SUPPLIED DATA:
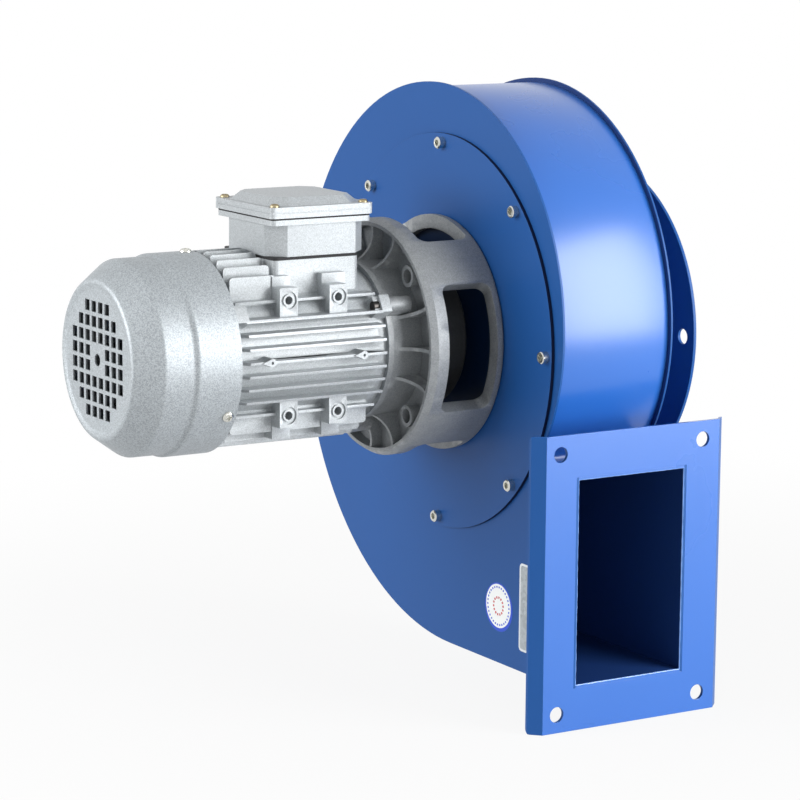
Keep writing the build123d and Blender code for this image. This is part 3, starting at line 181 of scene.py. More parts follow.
class EffectGroups:
    """Shader node groups that several finishes share."""

    def __init__(self) -> None:
        """Build each group once."""
        self.drift = self._build_drift()
        self.flake = self._build_flake()
        self.grain = self._build_grain()
        # Lighter pointed edges, partly a painted highlight, and painted shade round the shaft.
        self.wear_and_highlight = self._build_wear_and_highlight()
        self.painted_shade = self._build_painted_shade()

    @staticmethod
    def _start(
        name: str, inputs: dict[str, str | float], outputs: dict[str, str]
    ) -> tuple[Wiring, Any, bpy.types.Node]:
        """Start a group with its sockets.

        Args:
            name: Name of the group.
            inputs: The default of each input that is a number, and the type of any other.
            outputs: Type of each output.

        Returns:
            The group's wiring, the sockets that bring its inputs, and its output node.
        """
        tree = bpy.data.node_groups.new(name, "ShaderNodeTree")
        for label, given in inputs.items():
            kind = given if isinstance(given, str) else "Float"
            socket = tree.interface.new_socket(
                label, in_out="INPUT", socket_type="NodeSocket" + kind
            )
            if kind == "Float":
                socket.default_value = given
        for label, kind in outputs.items():
            tree.interface.new_socket(label, in_out="OUTPUT", socket_type="NodeSocket" + kind)
        source = tree.nodes.new("NodeGroupInput")
        return Wiring(tree), source.outputs, tree.nodes.new("NodeGroupOutput")

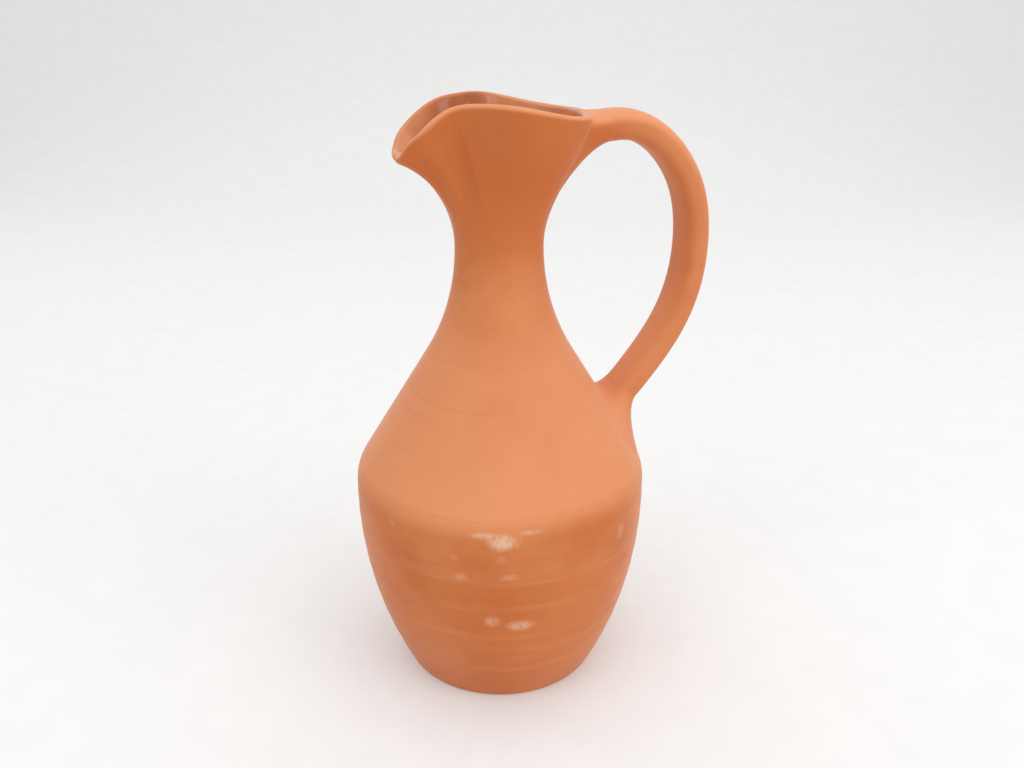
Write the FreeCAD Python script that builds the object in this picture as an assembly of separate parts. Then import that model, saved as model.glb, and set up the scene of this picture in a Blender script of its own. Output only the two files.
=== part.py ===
import FreeCAD, Part
import math
import os

Vector = FreeCAD.Vector

# Ceramic pitcher: a thrown body with a pinched spout, and a pulled strap handle.
# Millimetres. +Z is up, the handle is towards +X and the spout towards -X.
# The origin is the centre of the flat base.

# Vessel profile: radius and height pairs and arc radii in a half plane through the axis
BELLY_CENTRE = (-132.2, 93.0)
BELLY_ARC = 203.4
HEEL_ROUND = 2.5
RIDGE_ROUND = 20.0
SHOULDER_LEAN = math.radians(31.8)
NECK_RADIUS = 20.4
NECK_HEIGHT = 215.6
NECK_ARC = 98.0

# Rim crest from the handle to the spout tip: x, y, z, lean of the wall outwards from
# upright in degrees, and how far down the wall keeps that lean
RIM = [
    (38.0, 0.0, 274.4, 12.0, 20.0),
    (34.8, 19.5, 273.9, 13.0, 20.0),
    (21.0, 34.8, 275.6, 15.0, 20.0),
    (1.0, 36.4, 279.5, 16.0, 20.0),
    (-14.0, 25.6, 280.1, 12.0, 20.0),
    (-25.0, 20.0, 278.2, 12.0, 18.0),
    (-37.8, 20.0, 268.8, 24.0, 15.0),
    (-42.6, 16.6, 263.8, 36.0, 12.0),
    (-45.4, 12.0, 258.6, 58.0, 11.5),
    (-46.4, 0.0, 256.8, 72.0, 12.0),
]
FLARE_START = 20.0

WALL = 4.2
FLOOR = 6.0
FLOOR_ROUND = 12.0
GLAZE = 0.5

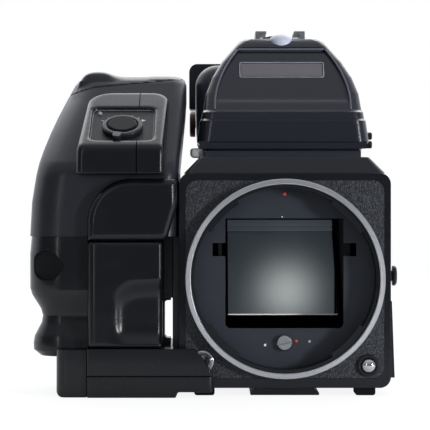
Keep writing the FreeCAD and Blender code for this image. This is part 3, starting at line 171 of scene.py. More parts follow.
def grained_covering():
    """Leathercloth: a black vinyl skin with a pebbled grain, 0.8 mm across, along a slant, whose
    pebble tops are painted lighter and hollows darker, as painted highlight and shade.
    """
    material = finish("grained_leathercloth", "17181c", 0.40, Sheen_Weight=0.05)
    tree, shader, place = parts_of(material)
    slant = add(tree, "Mapping", {"Rotation": (0, math.radians(-32), 0),
                                  "Scale": (1.25, 1.0, 0.75)}, {"Vector": place}).outputs[0]
    pebble, fine_grain = 0.8, 0.35
    pebbles = add(tree, "TexVoronoi", {"Scale": 1 / (pebble * MM), "feature": "F1"},
                  {"Vector": slant})
    height = add(tree, "Math", {"operation": "ADD"}, {
        0: pebbles.outputs["Distance"], 1: noise(tree, slant, fine_grain, 3.0)}).outputs[0]
    # Painted highlight and shade: lighter on the pebbles' tops, darker in the hollows
    painted_grain_light = add(tree, "MapRange", {"From Min": 0.45, "From Max": 1.05}, {"Value": height})
    mixed = blend(tree, colour("454952"), colour("0e1014"), painted_grain_light.outputs[0])
    tree.links.new(mixed, shader.inputs["Base Color"])
    relief(tree, height, 0.30, invert=True)
    return material


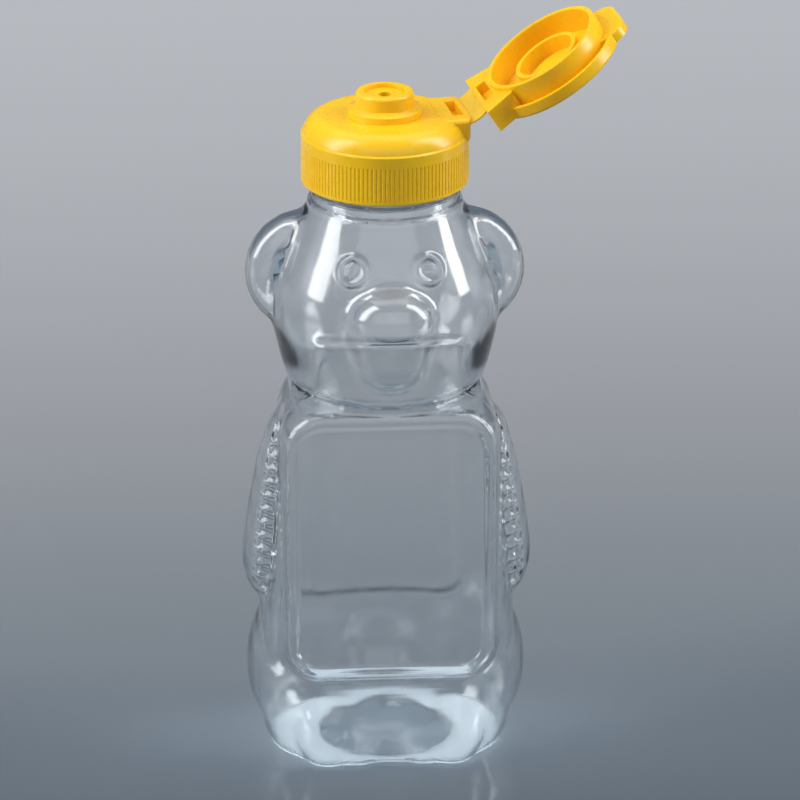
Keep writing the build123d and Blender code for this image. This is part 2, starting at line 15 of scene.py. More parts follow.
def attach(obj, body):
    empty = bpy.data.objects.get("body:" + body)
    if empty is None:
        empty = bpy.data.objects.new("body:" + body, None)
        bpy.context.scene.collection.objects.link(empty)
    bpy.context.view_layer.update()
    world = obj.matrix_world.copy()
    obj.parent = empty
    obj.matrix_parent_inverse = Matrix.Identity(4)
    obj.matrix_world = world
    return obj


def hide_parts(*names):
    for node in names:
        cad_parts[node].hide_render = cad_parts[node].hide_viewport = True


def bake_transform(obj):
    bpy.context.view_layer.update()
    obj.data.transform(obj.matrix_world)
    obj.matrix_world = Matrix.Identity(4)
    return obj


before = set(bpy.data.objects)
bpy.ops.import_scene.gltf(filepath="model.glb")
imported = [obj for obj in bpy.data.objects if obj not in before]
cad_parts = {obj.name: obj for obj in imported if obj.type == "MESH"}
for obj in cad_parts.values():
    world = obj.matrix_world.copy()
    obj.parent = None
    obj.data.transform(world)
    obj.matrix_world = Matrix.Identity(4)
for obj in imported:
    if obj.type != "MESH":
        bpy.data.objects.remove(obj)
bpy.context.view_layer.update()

LOG = logging.getLogger("honey_bear")
MM = 0.001
BALL_SIDES, BALL_RINGS = 64, 40
TURNED_SIDES, TURNED_RINGS = 96, 48
BEVEL_STEPS = 8
SOFTEN_SHARE = 0.5
SMALL_CREASE = 40.0
Pair = tuple[float, float]
Triple = tuple[float, float, float]
Row = tuple[float, ...]


class Body(Enum):
    """The bodies that the new pieces move with."""

    BOTTLE = "bottle"
    CAP = "cap"
    LID = "lid"


class Slot(Enum):
    """The material slot names of the new pieces."""

    CLEAR = "clear_bottle"
    FILM = "hinge_film"


def deselect_all() -> None:
    """Leaves object mode with nothing selected."""
    if bpy.context.mode != "OBJECT":
        bpy.ops.object.mode_set(mode="OBJECT")
    bpy.ops.object.select_all(action="DESELECT")


def activate(piece: bpy.types.Object) -> None:
    """Selects one object and makes it the active one.

    Args:
        piece: the object to work on.
    """
    deselect_all()
    piece.select_set(True)
    bpy.context.view_layer.objects.active = piece


@contextmanager
def editing(piece: bpy.types.Object) -> Iterator[None]:
    """Opens a piece in edit mode for the lines of a with block.

    Args:
        piece: the object to edit.

    Returns:
        The block's context.
    """
    activate(piece)
    bpy.ops.object.mode_set(mode="EDIT")
    yield
    bpy.ops.object.mode_set(mode="OBJECT")


def apply_modifiers(piece: bpy.types.Object) -> None:
    """Applies every modifier of a piece in order.

    Args:
        piece: the object whose modifiers are applied.
    """
    activate(piece)
    for modifier in list(piece.modifiers):
        bpy.ops.object.modifier_apply(modifier=modifier.name)


def soften(piece: bpy.types.Object, rounds: int) -> None:
    """Smooths a mesh.

    Args:
        piece: the mesh object.
        rounds: how often each point moves towards its neighbours.
    """
    smooth = piece.modifiers.new("soften", "SMOOTH")
    smooth.factor = SOFTEN_SHARE
    smooth.iterations = rounds
    apply_modifiers(piece)


def face_outward(piece: bpy.types.Object) -> None:
    """Turns all faces of a closed mesh outward."""
    with editing(piece):
        bpy.ops.mesh.select_all(action="SELECT")
        bpy.ops.mesh.normals_make_consistent(inside=False)


def shade(piece: bpy.types.Object, crease: float) -> None:
    """Shades a piece smooth, but not over edges sharper than an angle in degrees."""
    activate(piece)
    bpy.ops.object.shade_smooth_by_angle(angle=math.radians(crease))


def clear_marks(mesh: bpy.types.Mesh) -> None:
    """Deselects every point, edge and face of a mesh."""
    for part in (mesh.vertices, mesh.edges, mesh.polygons):
        part.foreach_set("select", np.zeros(len(part), bool))


def read_rows(items: bpy.types.bpy_prop_collection, name: str) -> np.ndarray:
    """Reads one vector of each of a mesh's points or faces.

    Args:
        items: the points or faces.
        name: what the vector is called.

    Returns:
        One row of three numbers for each item.
    """
    flat = np.zeros(len(items) * 3, np.float64)
    items.foreach_get(name, flat)
    return flat.reshape(-1, 3)


def read_points(piece: bpy.types.Object) -> np.ndarray:
    """Reads a mesh's points as rows in millimetres."""
    return read_rows(piece.data.vertices, "co") / MM


def read_normals(piece: bpy.types.Object) -> np.ndarray:
    """Reads the unit normal at each of a mesh's points."""
    return read_rows(piece.data.vertices, "normal")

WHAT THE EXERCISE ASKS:
Find every line containing the word "this", then give the total and nothing more.

EXERCISE SOLUTION:
4